Baingan / Eggplant – 1 (big, the round variety used for making bharta)
Oil – 4 tbsp ( I use Saffola. Yeah, that’s a huge quantity, but you can’t do without it)
Jeera / Carom, Rai / Mustard – half tsp each
Haldi / Turmeric powder – 1 tsp
Heeng / Asafoetida – 2 pinches
Kasoori methi – 1 tsp (the star ingredient – a must have)
Peanut Powder – 2 tsp (optional)
Saunf/ Fennel , Til / Sesame, Khopra Boora / Desiccated Coconut Powder – half tsp each (these are optional, nice to have ingredients)
Dhania / Dry Coriander Powder – 1 tsp
Salt – as per taste
Red chili powder – 1 tsp
Garam Masala – half tsp ( I use Dave ka Divya brand)
1. Take a thick based pressure cooker.
2. Heat oil in a cooker. (ALL of it. This recipe uses NO WATER, only oil.)
3. Once the oil heats up, put in jeera and rai and heeng. Once the jeera crackles, add the haldi and take the cooker off the flame. Reason- now u start putting in the entire world in the cooker, which takes time 🙂
4. Cut the baingan into 4 quarters (Yeah i know they are big, but no need to make smaller chunks). Put them in the cooker.
5. Add the spices except the garam masala to the cooker.

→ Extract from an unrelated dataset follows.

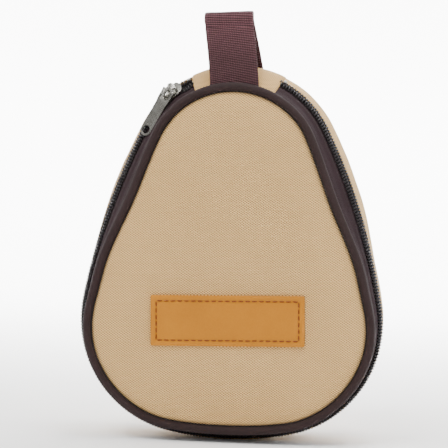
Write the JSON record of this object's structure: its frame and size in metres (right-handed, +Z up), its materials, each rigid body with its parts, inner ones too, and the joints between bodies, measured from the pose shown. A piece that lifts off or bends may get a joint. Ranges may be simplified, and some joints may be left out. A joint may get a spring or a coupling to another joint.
{
  "type": "padded zip pouch",
  "caption": "Pear-shaped padded canvas pouch with a zip round the rim, piped seams, a leather label and a webbing hanging loop; the front opens as a flap.",
  "frame": {"origin": "centre of the bounding box on the surface that the pouch stands on", "axes": "+Z up to the hanging loop, +Y to the back panel, +X to the right as seen from the front"},
  "size_m": [0.1666, 0.067, 0.235],
  "materials": {
    "canvas": "warm sand twill canvas, matt",
    "foam": "open-cell foam sheet, matt",
    "lining": "plain woven nylon lining, slight sheen",
    "trim": "dark brown woven bias and zip tape, matt",
    "coil": "dark nylon coil, semi-gloss",
    "cord": "twisted filler cord",
    "webbing": "ribbed nylon webbing, slight sheen",
    "leather": "smooth orange-tan leather, cut edge",
    "thread": "waxed thread",
    "metal": "gunmetal nickel plating, satin"
  },
  "bodies": {
    "shell": {"back_panel": "canvas", "gusset_canvas": "canvas", "bridge_canvas": "canvas", "back_padding": "foam", "gusset_padding": "foam", "bridge_padding": "foam", "back_lining": "lining", "gusset_lining": "lining", "bridge_lining": "lining", "back_piping_cover": "trim", "back_seam_binding": "trim", "rear_zip_tape": "trim", "rear_zip_coil": "coil", "back_piping_cord": "cord", "webbing_loop": "webbing", "loop_bartacks": "webbing", "zip_end_stops": "metal"},
    "front_flap": {"front_panel": "canvas", "front_padding": "foam", "front_lining": "lining", "front_piping_cover": "trim", "front_piping_cord": "cord", "front_seam_binding": "trim", "front_zip_tape": "trim", "front_zip_coil": "coil", "leather_label": "leather", "label_stitching": "thread"},
    "zip_slider": {"slider_body": "metal", "slider_bail": "metal"},
    "zip_pull": {"pull_tab": "metal"}
  },
  "joints": [
    {"name": "flap_open", "type": "hinge", "parent": "shell", "child": "front_flap", "pos_m": [0, -0.028, 0.19354], "axis": [-1, 0, 0], "range_deg": [0, 115]},
    {"name": "slider_travel", "type": "hinge", "parent": "shell", "child": "zip_slider", "pos_m": [0, -0.015, 0.14666], "axis": [0, -1, 0], "range_deg": [0, 10]},
    {"name": "pull_swing", "type": "hinge", "parent": "zip_slider", "child": "zip_pull", "pos_m": [-0.03703, -0.01845, 0.1908], "axis": [-0.7935, 0.4416, 0.4188], "range_deg": [0, 110]}
  ]
}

6. Toss the cooker to mix everything, else use a ladle to do so. The oil and spices will coat the baingan pieces nicely.
7. Close the cooker and put it back on the burner, on a sim flame. (Gentle reminder – no water please !!)
8. In 4 to 5 whistles, you will get a nice aroma of kasoori methi and cooked baingan. Switch the gas off.
9. Once the cooker cools down, open it. The large chunks of baingan would have turned totally soft. Mix in the garam masala and mash the entire thing using the back of a ladle. This is ready to be served with hot rotis.
10. You will notice that if kept for a few minutes, a layer of oil separates out on the top. If you would like, just tilt the bowl and let go of this oil.